Writing and the Self: John Fowles’ Autobiographical Non-Fiction / Yazı ve Benlik: John Fowles’ın Kurgu Dışı Otobiyografik Yazıları

Barış Mete


One of the greatest novelists of the twentieth-century English Literature, John Robert Fowles (1926-2005), claims that he has always wanted to write poetry and philosophy. Despite the lack of the same critical interest in his non-fiction as in his fiction, it is his non-fiction as well as his fiction where Fowles makes clear what it means to him to be a writer, and a novelist in particular. Some of Fowles’ essays specially represent his obsessions with and passions for writing as a prolific novelist.
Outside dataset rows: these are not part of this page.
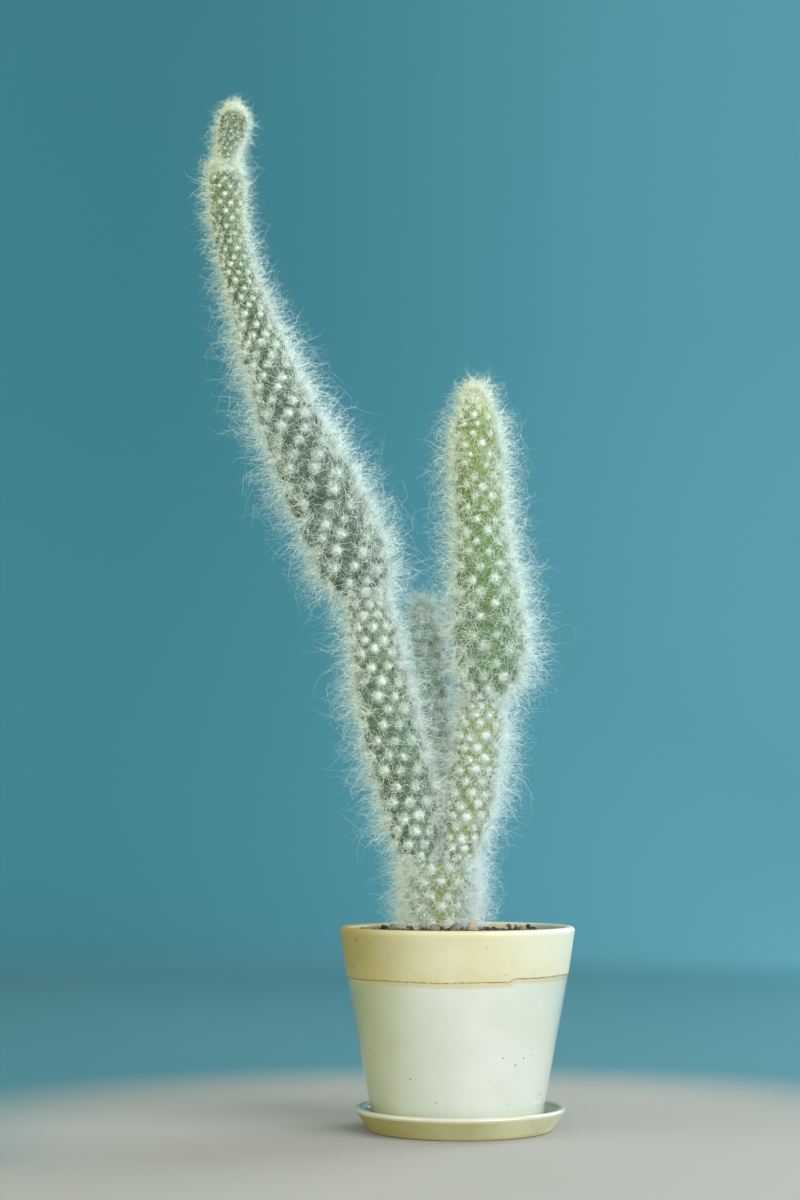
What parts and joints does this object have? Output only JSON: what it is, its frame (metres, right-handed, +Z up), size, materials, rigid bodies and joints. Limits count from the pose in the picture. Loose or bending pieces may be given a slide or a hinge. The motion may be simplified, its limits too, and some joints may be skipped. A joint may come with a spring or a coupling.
{
  "type": "potted grizzly bear cactus",
  "caption": "Grizzly bear cactus: jointed upright pads with woolly areoles and hair-like spines, in a tapered glazed pot on a saucer.",
  "frame": {"origin": "on the pot's axis, in the plane of the saucer's underside", "axes": "+Z up, out of the pot; the plant's two arms spread along X, and -Y is the side that the picture shows"},
  "size_m": [0.1862, 0.11, 0.492],
  "materials": {
    "saucer_glaze": "gloss",
    "pot_glaze": "gloss",
    "soil": "matte",
    "cactus_skin": "matte",
    "cactus_wool": "matte"
  },
  "bodies": {
    "root": {"saucer": "saucer_glaze", "pot": "pot_glaze", "soil": "soil", "pad_base": "cactus_skin", "pad_left_lower": "cactus_skin", "pad_left_upper": "cactus_skin", "pad_left_tip": "cactus_skin", "pad_middle": "cactus_skin", "pad_right_lower": "cactus_skin", "pad_right_upper": "cactus_skin"}
  },
  "joints": []
}
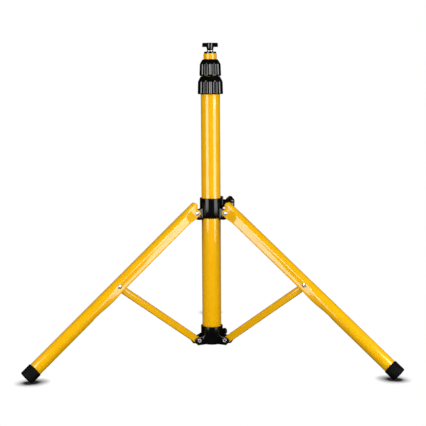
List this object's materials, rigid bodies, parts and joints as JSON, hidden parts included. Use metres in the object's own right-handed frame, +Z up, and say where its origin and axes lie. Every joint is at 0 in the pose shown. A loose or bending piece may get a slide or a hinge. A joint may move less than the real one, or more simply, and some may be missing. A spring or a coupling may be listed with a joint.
{
  "type": "work light tripod stand",
  "caption": "Telescoping tripod stand for a work light: channel legs and struts fold on a sliding collar, twist-lock tubes, wing knob on top.",
  "frame": {"origin": "on the floor, in the middle of the stand's bounding box with the base spread and the column lowered", "axes": "+Z up; X across the two front feet, the longest extent; the third leg points to +Y, so the column's axis is parallel to Z at y = -97.1 mm"},
  "size_m": [0.7068, 0.6163, 0.6245],
  "materials": {
    "yellow_paint": "glossy powder coat on steel",
    "black_plastic": "glossy moulded",
    "matte_black_plastic": "matte moulded",
    "black_steel": "black oxide",
    "foot_rubber": "matte moulded",
    "nylon": "natural nylon",
    "zinc_steel": "bright zinc plate",
    "brass": "turned"
  },
  "bodies": {
    "mast": {"main_tube": "yellow_paint", "base_plug": "matte_black_plastic", "hub": "black_plastic", "hub_screw": "black_steel", "lower_collet": "nylon", "hub_rivet_1": "zinc_steel", "hub_rivet_2": "zinc_steel", "hub_rivet_3": "zinc_steel"},
    "lower_nut": {"lower_twist_nut": "black_plastic"},
    "mid_mast": {"mid_tube": "yellow_paint", "mid_guide_bush": "nylon", "upper_collet": "nylon"},
    "upper_nut": {"upper_twist_nut": "black_plastic"},
    "top_mast": {"inner_tube": "yellow_paint", "inner_guide_bush": "nylon", "top_plug": "black_plastic", "top_thread_insert": "zinc_steel"},
    "top_knob": {"top_wing_knob": "black_plastic", "top_knob_stud": "zinc_steel"},
    "collar": {"leg_collar": "black_plastic", "clamp_insert": "brass", "clamp_shoe": "nylon", "leg_pivot_rivet_1": "zinc_steel", "leg_pivot_rivet_2": "zinc_steel", "leg_pivot_rivet_3": "zinc_steel"},
    "collar_knob": {"clamp_knob": "black_plastic", "clamp_screw": "zinc_steel"},
    "leg_1": {"leg_tube_1": "yellow_paint", "foot_cap_1": "foot_rubber", "strut_rivet_1": "zinc_steel"},
    "strut_1": {"strut_1": "yellow_paint"},
    "leg_2": {"leg_tube_2": "yellow_paint", "foot_cap_2": "foot_rubber", "strut_rivet_2": "zinc_steel"},
    "strut_2": {"strut_2": "yellow_paint"},
    "leg_3": {"leg_tube_3": "yellow_paint", "foot_cap_3": "foot_rubber", "strut_rivet_3": "zinc_steel"},
    "strut_3": {"strut_3": "yellow_paint"}
  },
  "joints": [
    {"name": "leg_1_fold", "type": "hinge", "parent": "strut_1", "child": "leg_1", "pos_m": [-0.1807, -0.20139, 0.16258], "axis": [0.5, -0.866, 0], "range_deg": [0, 88]},
    {"name": "strut_1_hub", "type": "hinge", "parent": "mast", "child": "strut_1", "pos_m": [-0.03048, -0.11467, 0.0347], "axis": [-0.5, 0.866, 0], "range_deg": [0, 44]},
    {"name": "collar_rise", "type": "hinge", "parent": "leg_1", "child": "collar", "pos_m": [-0.03048, -0.11467, 0.29046], "axis": [-0.5, 0.866, 0], "range_deg": [0, 44]},
    {"name": "leg_2_fold", "type": "hinge", "parent": "collar", "child": "leg_2", "pos_m": [0.03048, -0.11467, 0.29046], "axis": [0.5, 0.866, 0], "range_deg": [0, 44]},
    {"name": "strut_2_fold", "type": "hinge", "parent": "leg_2", "child": "strut_2", "pos_m": [0.1807, -0.20139, 0.16258], "axis": [-0.5, -0.866, 0], "range_deg": [0, 88]},
    {"name": "leg_3_fold", "type": "hinge", "parent": "collar", "child": "leg_3", "pos_m": [0, -0.06187, 0.29046], "axis": [-1, 0, 0], "range_deg": [0, 44]},
    {"name": "strut_3_fold", "type": "hinge", "parent": "leg_3", "child": "strut_3", "pos_m": [0, 0.11159, 0.16258], "axis": [1, 0, 0], "range_deg": [0, 88]},
    {"name": "mid_tube_slide", "type": "slide", "parent": "mast", "child": "mid_mast", "axis": [0, 0, 1], "range_m": [0, 0.43]},
    {"name": "inner_tube_slide", "type": "slide", "parent": "mid_mast", "child": "top_mast", "axis": [0, 0, 1], "range_m": [0, 0.43]},
    {"name": "lower_nut_turn", "type": "hinge", "parent": "mast", "child": "lower_nut", "pos_m": [0, -0.09707, 0.5421], "axis": [0, 0, 1], "range_deg": [0, 120]},
    {"name": "upper_nut_turn", "type": "hinge", "parent": "mid_mast", "child": "upper_nut", "pos_m": [0, -0.09707, 0.5761], "axis": [0, 0, 1], "range_deg": [0, 120]},
    {"name": "top_knob_turn", "type": "hinge", "parent": "top_mast", "child": "top_knob", "pos_m": [0, -0.09707, 0.617], "axis": [0, 0, 1], "continuous": true},
    {"name": "clamp_knob_turn", "type": "hinge", "parent": "collar", "child": "collar_knob", "pos_m": [0.0381, -0.07507, 0.307], "axis": [0.866, 0.5, 0], "continuous": true}
  ],
  "couplings": [
    {"joint": "strut_1_hub", "follows": "leg_1_fold", "ratio": 0.5},
    {"joint": "collar_rise", "follows": "leg_1_fold", "ratio": 0.5},
    {"joint": "leg_2_fold", "follows": "leg_1_fold", "ratio": 0.5},
    {"joint": "strut_2_fold", "follows": "leg_1_fold", "ratio": 1},
    {"joint": "leg_3_fold", "follows": "leg_1_fold", "ratio": 0.5},
    {"joint": "strut_3_fold", "follows": "leg_1_fold", "ratio": 1}
  ]
}
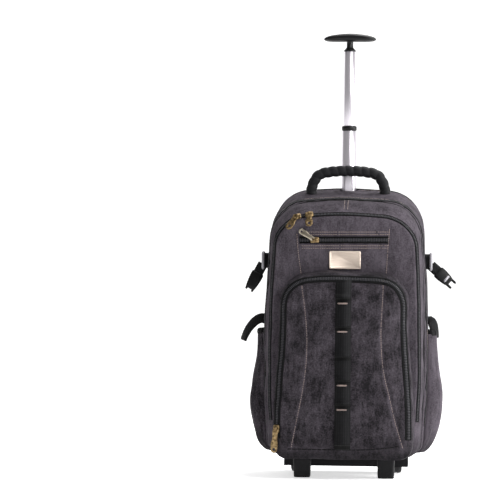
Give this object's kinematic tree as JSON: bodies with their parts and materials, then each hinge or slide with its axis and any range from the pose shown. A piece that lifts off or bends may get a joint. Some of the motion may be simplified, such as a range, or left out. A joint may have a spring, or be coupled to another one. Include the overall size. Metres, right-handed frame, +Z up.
{
  "type": "wheeled backpack",
  "caption": "Soft canvas backpack on wheels, with stepped zip compartments, side pockets and a single-pole telescopic pull handle.",
  "frame": {"origin": "on the floor, under the middle of the bounding box", "axes": "+Z up, +X to the viewer's right, the front pocket faces -Y"},
  "size_m": [0.3915, 0.2444, 0.826],
  "materials": {
    "canvas": "washed charcoal cotton canvas",
    "back_padding": "padded black mesh cloth",
    "zip_tape": "black woven zip tape and coil",
    "piping": "black piping",
    "webbing": "black woven webbing",
    "handle_wrap": "black wound tape over padding",
    "zip_brass": "antique brass",
    "plate": "satin nickel",
    "buckle": "moulded acetal",
    "handle_plastic": "moulded ABS",
    "base_plastic": "moulded polypropylene",
    "hub": "moulded nylon",
    "tyre": "moulded polyurethane",
    "axle": "plain steel",
    "tube": "satin anodised"
  },
  "bodies": {
    "pack": {"main_shell": "canvas", "main_zip": "zip_tape", "second_shell": "canvas", "second_zip": "zip_tape", "pocket_zip": "zip_tape", "front_pocket": "canvas", "front_zip": "zip_tape", "back_panel": "back_padding", "back_piping": "piping", "shoulder_strap_left": "back_padding", "shoulder_strap_right": "back_padding", "side_pocket_left": "canvas", "side_pocket_right": "canvas", "base_tray": "base_plastic", "axle_left": "axle", "axle_right": "axle", "front_foot_left": "base_plastic", "front_foot_right": "base_plastic", "trolley_outer_tube": "tube", "trolley_bezel": "handle_plastic", "grab_handle": "handle_wrap", "daisy_webbing": "webbing", "name_plate": "plate", "slider_second_left": "zip_brass", "slider_second_right": "zip_brass", "slider_pocket": "zip_brass", "slider_front": "zip_brass", "upper_tab_left": "webbing", "upper_ring_left": "buckle", "upper_buckle_left": "buckle", "upper_tab_right": "webbing", "upper_ring_right": "buckle", "upper_buckle_right": "buckle", "side_strap_left": "webbing", "side_strap_right": "webbing"},
    "wheel_left": {"tyre_left": "tyre", "wheel_hub_left": "hub"},
    "wheel_right": {"tyre_right": "tyre", "wheel_hub_right": "hub"},
    "lower_stage": {"lower_stage": "tube", "stage_collar": "handle_plastic"},
    "upper_stage": {"upper_stage": "tube", "grip": "handle_plastic"}
  },
  "joints": [
    {"name": "wheel_left_spin", "type": "hinge", "parent": "pack", "child": "wheel_left", "pos_m": [-0.091, 0.08475, 0.031], "axis": [1, 0, 0], "continuous": true},
    {"name": "wheel_right_spin", "type": "hinge", "parent": "pack", "child": "wheel_right", "pos_m": [0.091, 0.08475, 0.031], "axis": [1, 0, 0], "continuous": true},
    {"name": "lower_stage_slide", "type": "slide", "parent": "pack", "child": "lower_stage", "axis": [0, 0, 1], "range_m": [-0.1, 0]},
    {"name": "upper_stage_slide", "type": "slide", "parent": "lower_stage", "child": "upper_stage", "axis": [0, 0, 1], "range_m": [-0.135, 0]}
  ]
}
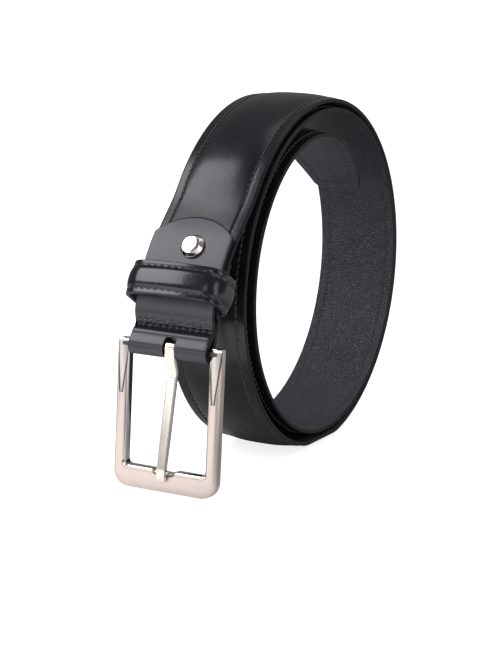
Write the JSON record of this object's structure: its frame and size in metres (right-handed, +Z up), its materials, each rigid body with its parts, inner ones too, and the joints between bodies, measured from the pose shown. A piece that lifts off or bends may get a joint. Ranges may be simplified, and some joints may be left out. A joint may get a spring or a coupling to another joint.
{
  "type": "leather belt",
  "caption": "Rolled padded leather dress belt with a single-loop buckle that swings, a prong that lifts and a sliding keeper loop.",
  "frame": {"origin": "middle of the flat face on the outside of the roll that the belt rests on", "axes": "+X across the strap, -Y towards the buckle's front, +Z up"},
  "size_m": [0.0448, 0.1732, 0.1442],
  "materials": {
    "strap_leather": "glossy black top-grain leather",
    "filler": "pressed fibre padding",
    "lining": "pebble-grained black lining leather",
    "thread": "waxed black thread",
    "tab_leather": "smooth satin black leather",
    "bright_nickel": "polished nickel plating",
    "steel": "plain steel wire and screw",
    "satin_nickel": "satin pearl nickel with polished bevels"
  },
  "bodies": {
    "strap": {"strap_leather": "strap_leather", "strap_filler": "filler", "strap_lining": "lining", "strap_stitching": "thread", "buckle_tab": "tab_leather", "tab_stitching": "thread", "stud_post": "bright_nickel", "stud_screw": "steel"},
    "keeper": {"keeper_leather": "strap_leather", "keeper_lining": "lining", "keeper_stitching_upper": "thread", "keeper_stitching_lower": "thread"},
    "frame": {"buckle_frame": "satin_nickel", "buckle_bar": "steel"},
    "prong": {"prong": "bright_nickel"}
  },
  "joints": [
    {"name": "keeper_slide", "type": "slide", "parent": "strap", "child": "keeper", "axis": [0, 0.3964, 0.9181], "range_m": [-0.005, 0.003]},
    {"name": "frame_swing", "type": "hinge", "parent": "strap", "child": "frame", "pos_m": [0, -0.0931, 0.05499], "axis": [-1, 0, 0], "range_deg": [-40, 30]},
    {"name": "prong_swing", "type": "hinge", "parent": "frame", "child": "prong", "pos_m": [0, -0.0931, 0.05499], "axis": [-1, 0, 0], "range_deg": [0, 85]}
  ]
}
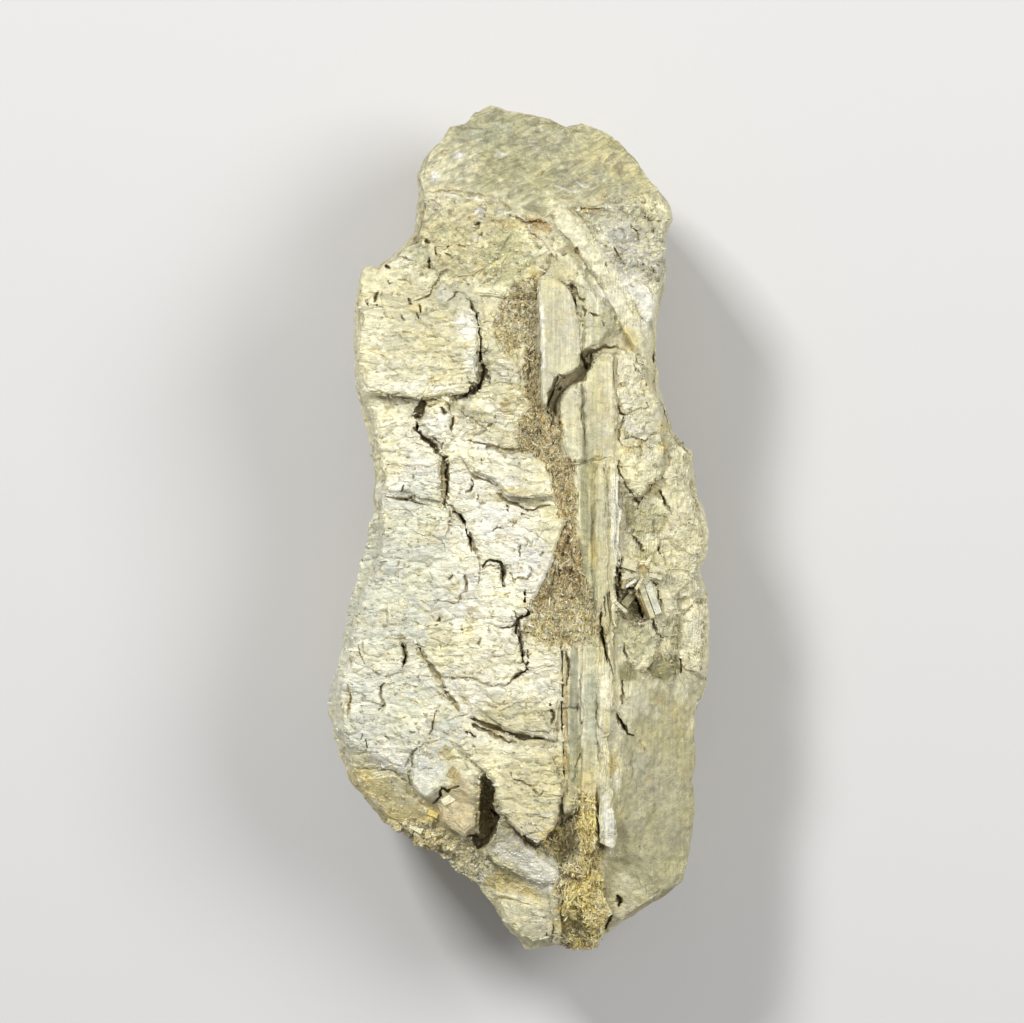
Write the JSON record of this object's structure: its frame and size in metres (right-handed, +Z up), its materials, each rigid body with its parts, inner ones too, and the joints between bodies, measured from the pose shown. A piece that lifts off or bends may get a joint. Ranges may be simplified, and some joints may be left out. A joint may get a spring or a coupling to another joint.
{
  "type": "pyrite specimen",
  "caption": "Splintery piece of fibrous pyrite with layered plates, blades, cracks and crystal crusts, lying on its flat back.",
  "frame": {"origin": "under the middle of the stone, on the surface that it rests on", "axes": "+Y along the grain towards the sloping broken top, +X across the grain, +Z up from the flat back to the plated front"},
  "size_m": [0.0328, 0.0722, 0.024],
  "materials": {
    "pyrite": "satin"
  },
  "bodies": {
    "root": {"pyrite_specimen": "pyrite"}
  },
  "joints": []
}
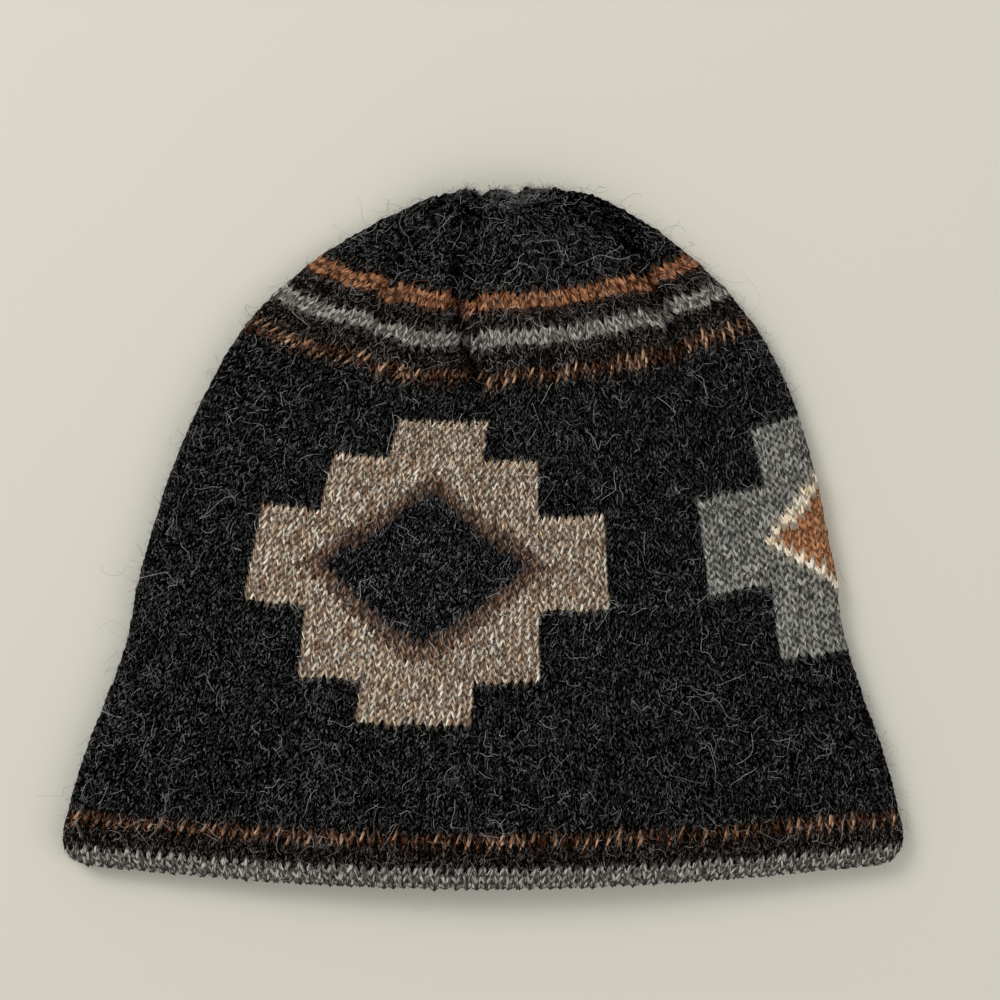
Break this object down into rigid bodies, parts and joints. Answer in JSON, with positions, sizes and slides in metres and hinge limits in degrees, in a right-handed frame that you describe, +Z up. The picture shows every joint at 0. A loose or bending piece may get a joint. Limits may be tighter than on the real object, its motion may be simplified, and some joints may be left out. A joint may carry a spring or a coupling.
{
  "type": "knitted beanie",
  "caption": "Fine knitted wool beanie lying flat, with a flared mouth, a turned hem, a rounded crown drawn into soft pleats, and a hollow inside open at the mouth.",
  "frame": {"origin": "middle of the footprint of the lying hat, on the surface that it lies on", "axes": "+X along the mouth to the wearer's side, +Y from the mouth to the crown, +Z up out of the front face"},
  "size_m": [0.2502, 0.21, 0.019],
  "materials": {
    "charcoal_wool": "fuzzy stockinette knit",
    "hem_grey_wool": "fuzzy stockinette knit"
  },
  "bodies": {
    "root": {"knit_body": "charcoal_wool", "hem_band": "hem_grey_wool"}
  },
  "joints": []
}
He says, for example, referring to this idea that writing is a natural process like love. Moreover, Fowles’ essays quickly remind the reader of especially his fiction of the notions and the themes that he has already dealt with in his novels. In addition to all these, Fowles surprisingly confesses in one of his essays that a simple image of a woman standing at the end of a deserted quay and staring out to sea was how one of his most famous and one of his most acclaimed novels of the twentieth-century English literature came to life (This novel is the writer’s 1969 work, The French Lieutenant’s Woman.). Fowles, in his essays, does not hesitate to talk about the difficulties he had either. Writing, for Fowles, is a very personal business. Fiction making is creating another world. It is a godgame where the novelist even falls in love with his heroine.



Anahtar Kelimeler

Writing; fiction; non-fiction; self; confession.